Fear of losing people is one of the most emotionally intense fears humans experience because it touches the core need for connection and belonging. When you form bonds with someone, whether through family, friendship, or love, they become part of your emotional world. The idea of losing them can feel like losing stability, familiarity, and even a part of yourself.
This fear often comes from attachment. Over time, people don’t just connect with others, they also attach meaning, memories, and emotional security to those relationships. So when the thought of loss appears, it is not just about the person leaving, but about the emotional space they occupy in your life becoming empty.
Another reason this fear is strong is uncertainty. No relationship is completely permanent or fully controllable. People change, circumstances shift, and life moves in unexpected directions. The mind struggles with this unpredictability, so it tries to hold on more tightly to reduce the feeling of instability. But that attachment often increases anxiety instead of reducing it.
Fear of losing people is also connected to identity. For many, relationships play a big role in how they see themselves. Being someone’s friend, partner, or family member becomes part of their self-definition. So the idea of losing someone can feel like a shift in identity, not just an emotional loss. It can create the feeling of “who am I without them,” which makes the fear deeper.
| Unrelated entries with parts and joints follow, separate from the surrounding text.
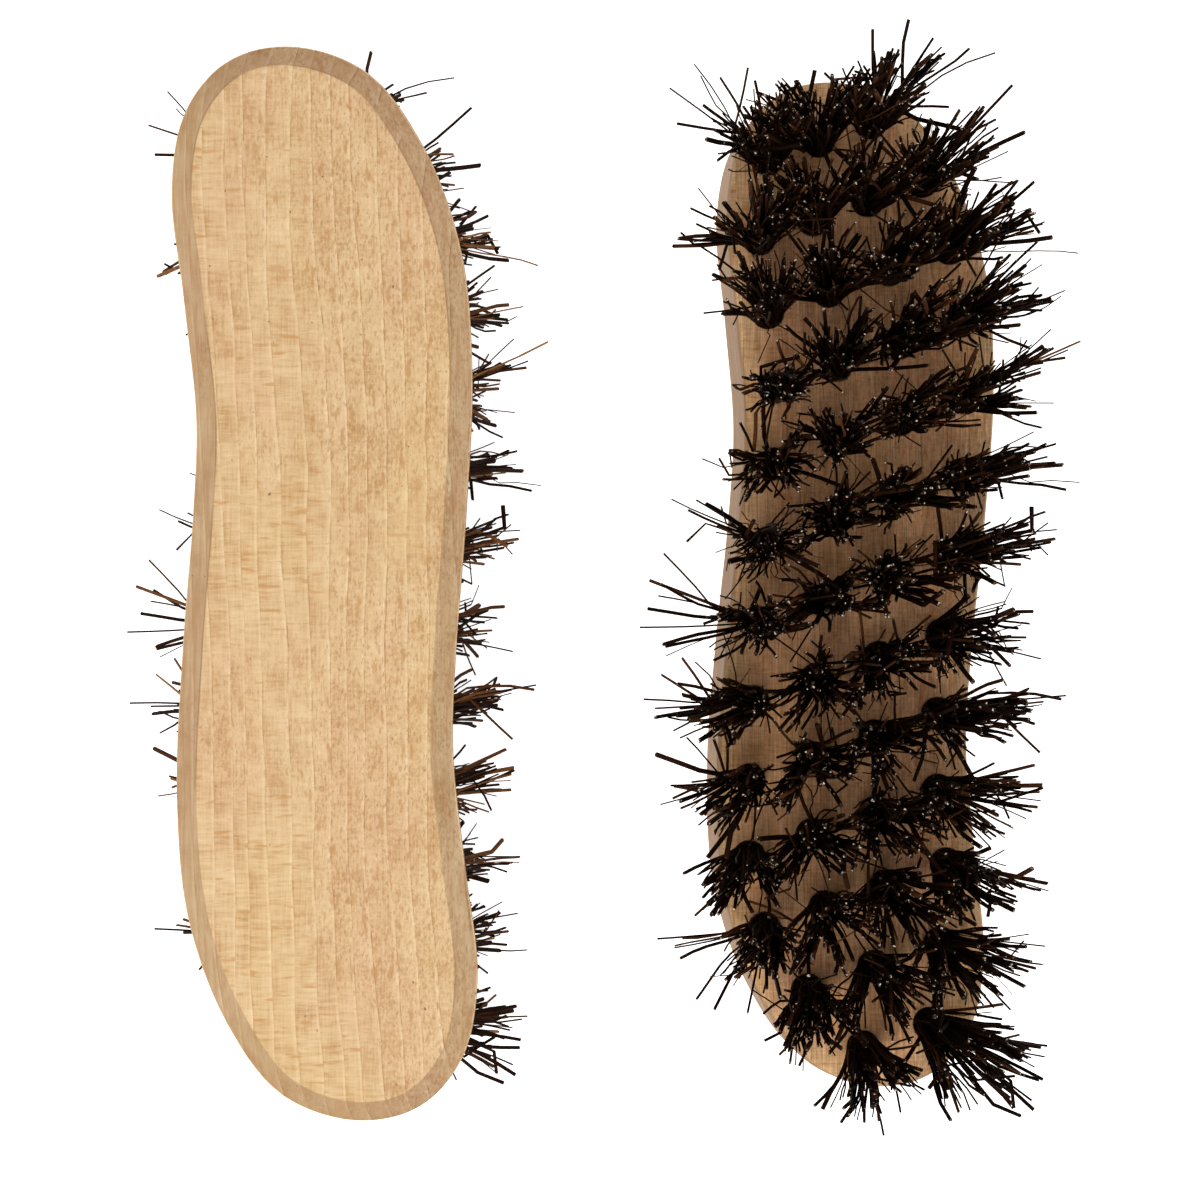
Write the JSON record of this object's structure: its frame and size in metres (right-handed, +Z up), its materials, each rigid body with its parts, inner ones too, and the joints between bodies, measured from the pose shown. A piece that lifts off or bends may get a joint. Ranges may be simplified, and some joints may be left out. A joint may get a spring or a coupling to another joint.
{
  "type": "scrubbing brush pair",
  "caption": "Pair of S-shaped wooden scrubbing brushes with stiff dark plant-fibre bristles, lying side by side, back up and bristles up.",
  "frame": {"origin": "middle of the underside of the pair: the floor under the left brush's bristle ends and the right brush's back, halfway between the two brushes", "axes": "+Z up, +Y along the brushes towards their heads, +X from the left brush to the right brush"},
  "size_m": [0.1874, 0.2246, 0.048],
  "materials": {
    "wood": "matte",
    "fibre": "matte"
  },
  "bodies": {
    "root": {"left_block": "wood", "left_tuft_row_01": "fibre", "left_tuft_row_02": "fibre", "left_tuft_row_03": "fibre", "left_tuft_row_04": "fibre", "left_tuft_row_05": "fibre", "left_tuft_row_06": "fibre", "left_tuft_row_07": "fibre", "left_tuft_row_08": "fibre", "left_tuft_row_09": "fibre", "left_tuft_row_10": "fibre", "left_tuft_row_11": "fibre", "left_tuft_row_12": "fibre", "left_tuft_row_13": "fibre", "right_block": "wood", "right_tuft_row_01": "fibre", "right_tuft_row_02": "fibre", "right_tuft_row_03": "fibre", "right_tuft_row_04": "fibre", "right_tuft_row_05": "fibre", "right_tuft_row_06": "fibre", "right_tuft_row_07": "fibre", "right_tuft_row_08": "fibre", "right_tuft_row_09": "fibre", "right_tuft_row_10": "fibre", "right_tuft_row_11": "fibre", "right_tuft_row_12": "fibre", "right_tuft_row_13": "fibre"}
  },
  "joints": []
}
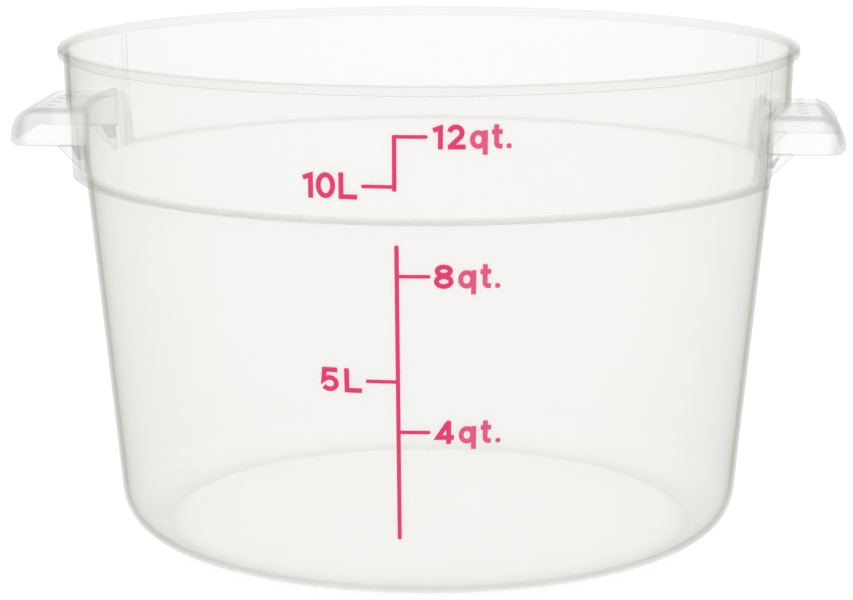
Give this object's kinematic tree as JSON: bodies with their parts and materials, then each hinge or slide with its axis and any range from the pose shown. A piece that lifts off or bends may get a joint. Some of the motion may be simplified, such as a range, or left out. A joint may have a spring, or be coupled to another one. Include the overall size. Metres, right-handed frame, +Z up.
{
  "type": "food storage container",
  "caption": "Round translucent plastic food storage tub with a stepped collar, two moulded side handles and a printed volume scale.",
  "frame": {"origin": "middle of the flat base, on the surface the tub stands on", "axes": "+Z up along the tub's axis, +X through the middle of one handle, the printed scale on the -Y side"},
  "size_m": [0.3522, 0.3144, 0.2086],
  "materials": {
    "tub_plastic": "translucent natural polypropylene, satin",
    "scale_ink": "printed ink, satin"
  },
  "bodies": {
    "root": {"tub": "tub_plastic", "scale_line_upper": "scale_ink", "scale_line_lower": "scale_ink", "label_12qt_1_1": "scale_ink", "label_12qt_2_2": "scale_ink", "label_12qt_3_q": "scale_ink", "label_12qt_4_t": "scale_ink", "label_12qt_5_stop": "scale_ink", "label_10L_1_1": "scale_ink", "label_10L_2_0": "scale_ink", "label_10L_3_L": "scale_ink", "label_8qt_1_8": "scale_ink", "label_8qt_2_q": "scale_ink", "label_8qt_3_t": "scale_ink", "label_8qt_4_stop": "scale_ink", "label_5L_1_5": "scale_ink", "label_5L_2_L": "scale_ink", "label_4qt_1_4": "scale_ink", "label_4qt_2_q": "scale_ink", "label_4qt_3_t": "scale_ink", "label_4qt_4_stop": "scale_ink"}
  },
  "joints": []
}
Past experiences can also intensify this fear. If someone has experienced abandonment, separation, or emotional loss before, the mind remembers that pain and tries to avoid repeating it. Even small signs of distance in current relationships can trigger old emotional responses, making the fear feel larger than the present situation.
There is also the fear of emotional emptiness. Losing people can bring feelings of loneliness, grief, or disconnection. The mind often tries to avoid these emotions by clinging more tightly to relationships, even when situations naturally change. But avoiding emotional discomfort does not stop change from happening; it only increases internal tension.
Another subtle layer is control. People sometimes try to hold on to relationships through overthinking, overgiving, or emotional dependence because it creates a sense of control over uncertainty. But relationships cannot be fully controlled. They exist in a space where both people evolve, and trying to freeze them in place often leads to more pressure.
What makes this fear complex is that it is not always about the present moment. Sometimes it is about imagining a future without someone and emotionally reacting to that imagined loss. The mind treats these imagined scenarios as real, which creates anxiety even when nothing has actually changed.
However, fear of losing people does not mean relationships are weak. It often means they are meaningful. The intensity of fear reflects the depth of emotional connection. But it is also important to understand that healthy relationships are not built on fear of loss, but on presence, trust, and mutual growth.
People naturally come and go in different phases of life. Some stay for long periods, some for short ones, and each relationship serves a different emotional purpose. Accepting this does not reduce the value of connections; it simply brings a more realistic understanding of how relationships evolve.
Over time, emotional maturity often shifts the way this fear is experienced. Instead of holding on tightly due to fear, there is a gradual learning of appreciation in the present moment. The focus moves from “how do I prevent loss” to “how do I value what exists now.”